Harika bir direniş, serzeniş, muhteşem bir başkaldırı örneği... Acımasız hapishane koşulları, insafsızca verilmiş kürek cezaları, ölüme gün sayan idam mahkumları... Hepsi Hugo'nun harika anlatımı, akıcı üslubuyla hayat bulmuş
Kitapta idam cezasına çarptırılan bir mahkumun idamına kadar geçen süreyi (6 hafta) kendi ağzından, çarpıcı bir şekilde okuyoruz. İnfazların adeta bir halk şölenine dönüşmesi, çoluk çocuk herkesin idam anını deyim yerindeyse çoşku ve heyecan içinde beklemesi, mahkumun geride kalan gözü yaşlı ailesi kitapta etkileyici bir şekilde anlatılan konulardan.
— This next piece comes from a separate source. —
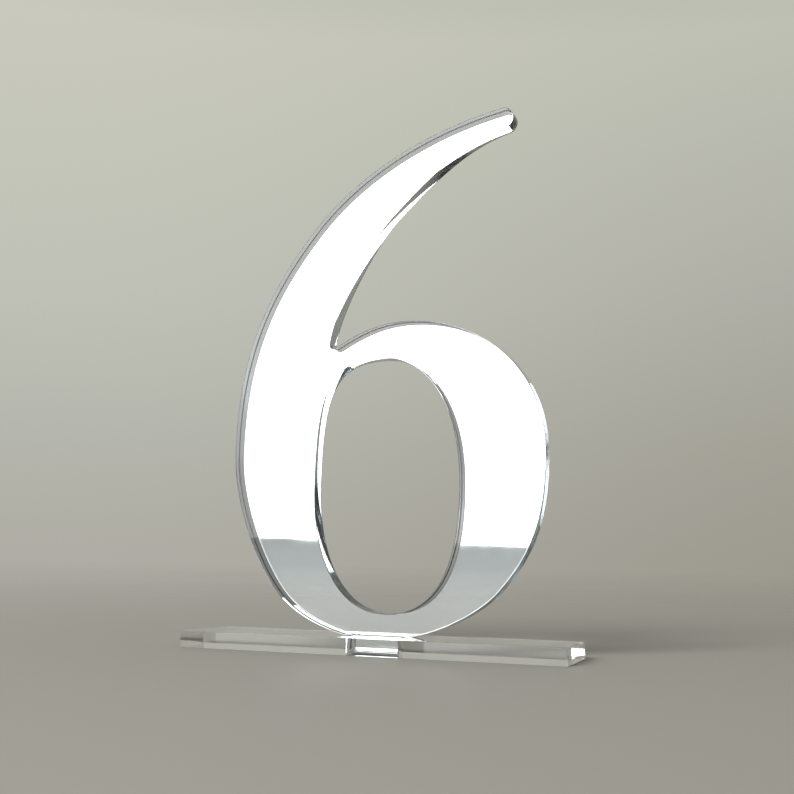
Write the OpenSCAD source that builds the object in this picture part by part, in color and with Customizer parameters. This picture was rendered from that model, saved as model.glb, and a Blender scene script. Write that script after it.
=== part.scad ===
// Table number holder: a mirror-acrylic digit 6 standing by its tab in a slotted clear bar.
// Millimetres. X runs along the bar, the digit faces -Y, +Z is up.
// The origin is the centre of the bar's underside.

/* [Bar] */
// length of the bar
base_l = 115; // [95:1:160]
// depth of the bar, front to back
base_d = 25; // [18:0.5:40]
// thickness of the bar's sheet
base_h = 4.8; // [4:0.1:8]

/* [Digit] */
// height of the digit above the bar
digit_h = 154; // [140:1:170]
// distance of the digit's centre line from its tab's centre
digit_x = 0.6; // [-2:0.1:2]
// whole thickness of the mirror sheet
sheet_t = 4.8; // [2:0.1:6]
// reflecting layer behind the clear sheet
mirror_t = 0.05; // [0.02:0.01:0.1]
// protective paint behind the reflecting layer
paint_t = 0.1; // [0.05:0.01:0.2]

/* [Tab and slot] */
// distance of the tab's and the slot's centre from the bar's centre
tab_x = 0.6; // [-20:0.1:20]
// width of the tab under the digit
tab_w = 15.6; // [8:0.2:17]
// air between the tab's faces and the slot's walls, each side
slot_gap = 0.1; // [0.05:0.05:0.3]
// air between the tab's ends and the slot's ends, each side
slot_end_gap = 0.1; // [0.05:0.05:0.5]
// how far the tab stops above the bar's underside
tab_short = 0.3; // [0.1:0.1:1]

/* [Hidden] */
// height that the outline below is drawn at, and the scale to the wanted height
drawn_h = 154;
k = digit_h / drawn_h;
// straight pieces per curve and per arc
n_curve = 16;
n_arc = 14;
// small overlap of a cut past the solid
over = 1;
face_y = -sheet_t / 2;
clear_t = sheet_t - mirror_t - paint_t;

// The digit's outline, measured from its centre line and from the bar's top.
// Its round bowl ends in a short flat foot, which stands on the bar.
foot_left = [-10.8, 0];
foot_right = [9.2, 0];
low_left = [-31.5, 10.3];
left = [-48.2, 52.8];
shoulder = [-21.9, 123.5];
tip_top = [34.8, 153.6];
tip = [35.4, 150.5];
tip_r = 3.3;
tip_low = [36.3, 147.3];
stem_mid = [1.9, 123.2];
notch = [-16.6, 85.2];
notch_r = 1;
stem_end = [-17.6, 85.3];
bowl_start = [-16.1, 84.3];
bowl_top = [7.2, 91.5];
right = [48.4, 51.8];
low_right = [35.7, 14.1];

outer = concat(
  curve(foot_left, [-18.5, 1.7], [-26.5, 5.1], low_left),
  curve(low_left, [-39.8, 18.9], [-48.2, 38.4], left),
  curve(left, [-48.2, 82.2], [-40.6, 101.8], shoulder),
  curve(shoulder, [-6.1, 141.1], [16.9, 150.3], tip_top),
  arc(tip, tip_r, 100, -75),
  curve(tip_low, [23.1, 143.8], [12.7, 134], stem_mid),
  curve(stem_mid, [-5.7, 115.5], [-16.5, 95.5], stem_end),
  arc(notch, notch_r, 174, 300),
  curve(bowl_start, [-9.4, 88], [-3.2, 91.5], bowl_top),
  curve(bowl_top, [28.9, 91.5], [48.4, 76.8], right),
  curve(right, [48.4, 32.7], [43.6, 23.3], low_right),
  curve(low_right, [29.6, 6.9], [18.5, 2.1], foot_right),
  [foot_right]
);

// The bowl's opening.
in_left = [-21.25, 42.1];
in_top = [-0.2, 80.5];
in_right = [23.3, 42.7];
in_foot = [1.7, 6.5];

counter = concat(
  curve(in_left, [-21.25, 72.3], [-17.4, 80.5], in_top),
  curve(in_top, [11.1, 80.5], [23.3, 68.9], in_right),
  curve(in_right, [23.3, 18.2], [15.6, 6.5], in_foot),
  curve(in_foot, [-14.5, 6.5], [-21.25, 24.9], in_left)
);

// One cubic curve from a to d with handles b and c, without its last point.
function curve(a, b, c, d) =
  [for (i = [0 : n_curve - 1]) let (t = i / n_curve, s = 1 - t)
    s * s * s * a + 3 * s * s * t * b + 3 * s * t * t * c + t * t * t * d];

// One arc about m from angle u to angle v, without its ends.
function arc(m, r, u, v) =
  [for (i = [1 : n_arc - 1]) let (w = u + (v - u) * i / n_arc) m + r * [cos(w), sin(w)]];

// The tab's corners, from the right-hand end of the foot round to the left-hand end.
tab_low = tab_short - base_h;
tab_right = tab_w / 2 - digit_x;
tab_left = -tab_w / 2 - digit_x;
tab = [[tab_right, 0], [tab_right, tab_low], [tab_left, tab_low], [tab_left, 0]];

// The digit and its tab in the XZ plane.
module digit_2d() {
  translate([tab_x + digit_x, base_h]) difference() {
    polygon(concat(k * outer, tab));
    polygon(k * counter);
  }
}

// A slice of the digit between two depths behind its front face.
module slice(from, thick) {
  translate([0, face_y + from + thick, 0])
    rotate([90, 0, 0]) linear_extrude(thick) digit_2d();
}

// Clear bar with the slot right through it.
module stand_base() {
  slot_l = tab_w + 2 * slot_end_gap;
  slot_w = sheet_t + 2 * slot_gap;
  color([0.93, 0.96, 0.96, 0.3]) difference() {
    translate([-base_l / 2, -base_d / 2, 0]) cube([base_l, base_d, base_h]);
    translate([tab_x - slot_l / 2, -slot_w / 2, -over]) cube([slot_l, slot_w, base_h + 2 * over]);
  }
}

// Clear front sheet of the digit.
module number_sheet() {
  color([0.9, 0.94, 0.95, 0.35]) slice(0, clear_t);
}

// Reflecting layer on the back of the clear sheet.
module mirror_layer() {
  color([0.86, 0.88, 0.9]) slice(clear_t, mirror_t);
}

// Grey protective paint over the reflecting layer.
module back_coat() {
  color([0.42, 0.43, 0.44]) slice(clear_t + mirror_t, paint_t);
}

stand_base();
number_sheet();
mirror_layer();
back_coat();
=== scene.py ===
import bpy, bmesh, math
from mathutils import Vector, Matrix


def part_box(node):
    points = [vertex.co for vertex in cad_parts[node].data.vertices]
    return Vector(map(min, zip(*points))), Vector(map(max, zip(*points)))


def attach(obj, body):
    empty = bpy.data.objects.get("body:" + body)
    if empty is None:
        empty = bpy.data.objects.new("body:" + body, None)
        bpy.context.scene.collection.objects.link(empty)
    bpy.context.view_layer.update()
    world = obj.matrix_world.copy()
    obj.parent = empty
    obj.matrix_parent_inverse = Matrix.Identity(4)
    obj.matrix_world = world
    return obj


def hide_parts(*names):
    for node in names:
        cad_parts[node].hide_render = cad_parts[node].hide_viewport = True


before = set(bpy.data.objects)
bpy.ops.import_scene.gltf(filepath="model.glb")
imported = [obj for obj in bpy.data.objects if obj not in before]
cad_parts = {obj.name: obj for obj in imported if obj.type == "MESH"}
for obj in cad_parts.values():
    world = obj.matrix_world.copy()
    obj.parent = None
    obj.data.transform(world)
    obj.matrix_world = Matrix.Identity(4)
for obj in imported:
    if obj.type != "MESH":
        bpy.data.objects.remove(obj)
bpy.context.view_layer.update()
scene = bpy.context.scene
MM = 0.001

# ---------------------------------------------------------------- sizes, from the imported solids
bar_lo, bar_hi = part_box("stand_base")
sheet_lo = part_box("number_sheet")[0]
film_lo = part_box("mirror_layer")[0]
paint_lo, paint_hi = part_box("back_coat")
BAR_H = bar_hi.z
FACE_Y = sheet_lo.y          # the digit's front face
FILM_Y = film_lo.y           # where the clear sheet ends and the metal film starts
PAINT_Y = paint_lo.y         # where the film ends and the grey paint starts
BACK_Y = paint_hi.y          # the digit's back face

DIGIT_X = 1.2 * MM           # the digit's centre line
TAB_X = 0.6 * MM             # the tab's and the slot's centre
TAB_W = 15.6 * MM
TAB_END = 0.3 * MM           # the tab's lower end, above the table
SLOT_L, SLOT_W = 15.8 * MM, 5.0 * MM
BAR_CORNER, SLOT_CORNER = 0.3 * MM, 0.05 * MM

# where the visual departs from the solids' square edges and straight walls
FRONT_SOFT, BACK_SOFT = 0.2 * MM, 0.05 * MM     # the clear sheet's two edges
SHEET_LEAN = 0.12 * MM                          # its wall's inset at the front
BAR_SOFT = 0.09 * MM
BAR_LEAN = 0.15 * MM                            # the bar's wall's inset at the top
BURNT = 0.22 * MM                               # how far the cut has burnt the film back from the rim
HAIR = 0.004 * MM                               # how far the layers reach into each other
PAINT_IN, PAINT_SOFT = 0.02 * MM, 0.03 * MM     # the paint's inset, and its softened back edge
CREASE = math.radians(20)                       # faces that meet at more than this keep a crisp edge

# ---------------------------------------------------------------- the digit's outline
# cubic curves in mm, measured from the digit's centre line and the bar's top, clockwise; an arc has its centre, its
# radius and its first and last angle
FOOT_RIGHT = (9.2, 0)
OUTER = [
    ((-10.8, 0), (-18.5, 1.7), (-26.5, 5.1), (-31.5, 10.3)),
    ((-31.5, 10.3), (-39.8, 18.9), (-48.2, 38.4), (-48.2, 52.8)),
    ((-48.2, 52.8), (-48.2, 82.2), (-40.6, 101.8), (-21.9, 123.5)),
    ((-21.9, 123.5), (-6.1, 141.1), (16.9, 150.3), (34.8, 153.6)),
    ("arc", (35.4, 150.5), 3.3, 100, -75),
    ((36.3, 147.3), (23.1, 143.8), (12.7, 134), (1.9, 123.2)),
    ((1.9, 123.2), (-5.7, 115.5), (-16.5, 95.5), (-17.6, 85.3)),
    ("arc", (-16.6, 85.2), 1.0, 174, 300),
    ((-16.1, 84.3), (-9.4, 88), (-3.2, 91.5), (7.2, 91.5)),
    ((7.2, 91.5), (28.9, 91.5), (48.4, 76.8), (48.4, 51.8)),
    ((48.4, 51.8), (48.4, 32.7), (43.6, 23.3), (35.7, 14.1)),
    ((35.7, 14.1), (29.6, 6.9), (18.5, 2.1), FOOT_RIGHT),
]
COUNTER = [
    ((-21.25, 42.1), (-21.25, 72.3), (-17.4, 80.5), (-0.2, 80.5)),
    ((-0.2, 80.5), (11.1, 80.5), (23.3, 68.9), (23.3, 42.7)),
    ((23.3, 42.7), (23.3, 18.2), (15.6, 6.5), (1.7, 6.5)),
    ((1.7, 6.5), (-14.5, 6.5), (-21.25, 24.9), (-21.25, 42.1)),
]
CURVE_STEPS = 40
ARC_STEPS = CURVE_STEPS // 2
CORNER_STEPS = 5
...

Dikkatimi çeken yer ise mahkumun işlediği suçun söylenmemesi. Bunun sebebi ise suçun ne olduğu değil, cezanın üzerinde durulması gerektiği.
Kitabı okurken aklıma Şükrü Erbaş' ın "Ölümü bilerek nasıl yaşar insan, geride dünyanın kalacağını bilerek nasıl ölür? Bilmek bütün acıların anasıdır." dizesi geldi. Ölüm nasıl beklenir?